For me the learning curve was a steep one and it went beyond quickly picking up the rules to a load of sports I had never seen before. For example, during the Olympics, no-one on the TV, not even Clare Balding, warned us how hot it was by the pool. Watching swimming in the London Aquatics Centre was akin to sitting in a sauna. At times I wished I had the confidence to sit and watch in my Speedos, but no one would have wanted that.

The other thing I quickly discovered about Olympic Park life, but hadn't been warned about, was how long it actually took to get around. The venues are so grand they look deceptively close, but it is a big old place and when you add in the understandably tight security checks, carefully thought-out one-way systems and my own eccentric sense of direction, I often found myself needing a personal best time to get to where I needed to be for a broadcasting appointment.

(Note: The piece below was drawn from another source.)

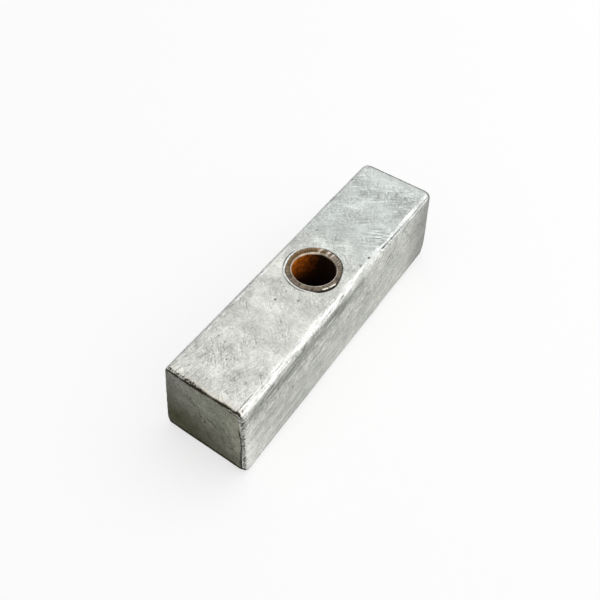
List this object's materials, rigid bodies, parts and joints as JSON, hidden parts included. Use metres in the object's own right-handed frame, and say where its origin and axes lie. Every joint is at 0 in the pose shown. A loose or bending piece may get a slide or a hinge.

As if that was not difficult enough some events were taking place outside the park. I attempted to go to see Great Britain's Women's Wheelchair Basketball team play at the North Greenwich Arena (or the O2 as it is known when it's not London 2012). I knew I would miss the start of the big quarter-final clash against Germany because I was losing more pints of sweat in the pool (through temperature, not hard work, just to be clear) but attempted a dash to catch a bus for the short journey. The old cliche about London busses is right. You do have to wait ages for one to turn up.

In the end I arrived through the front doors of the Arena just in time to see the crowd coming out. So don't ask me about women's basketball. I didn't see a single pass. As for the result, well, it was a quarter-final of a major competition against the Germans so you can probably guess who won.